Judgements riddle the Shabbat table. Children are brought up around constant criticism. Men and women designate time to talk trash about other members of the community, simply because their ideology is slightly different than the social norm.
I used to take it personally when I wasn't allowed over at a classmate's house. I used to cry when I was called a "bad little boy" by parents of the community. I used to think there was legitimate merit to their criticism. Now that I'm older, now that I actually have the capacity for intellectual thought, I've come to realize that all of those who treated me that way were even more doomed to Hell than I am. That's quite funny considering the fact that I don't keep Shabbat, Kosher, Shomer, or any other Judaic mandates.
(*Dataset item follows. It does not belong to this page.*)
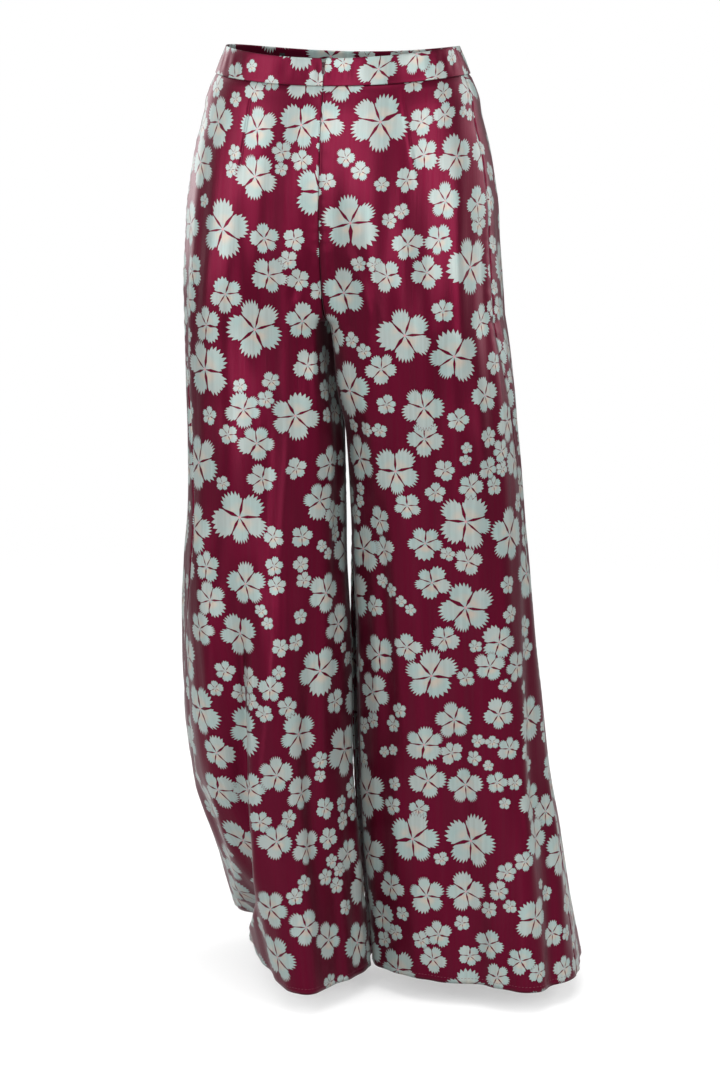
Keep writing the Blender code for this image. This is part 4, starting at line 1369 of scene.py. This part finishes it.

The mere fact that my last name carried a reputation robbed me of many typical childhood opportunities. The mere fact that I jog down Brantford without a shirt on, or I walk around on Shabbat Kippuh-less sends many community members into a frenzy. To them, I'm Lucifer. To them, my character means nothing. To them, the only thing that matters is the amount of Commandments I know and the hours I spend in the Beit Midrash.
Many members of my community don't consider that, if they got to know me, they would find that I'm actually a very respectable young man with very healthy, commendable ideologies. Many members of the community don't give others the time of day due to the mere fact that their ideologies are a little bit different than what they consider to be right.
Many members of my community don't understand that being righteous isn't about what you know, it's about how you treat others. Being righteous is about having the ability to treat others with a sense of respect, despite whatever differences you may have.
I love this city, but I am damn ready to get away from some of these twisted people.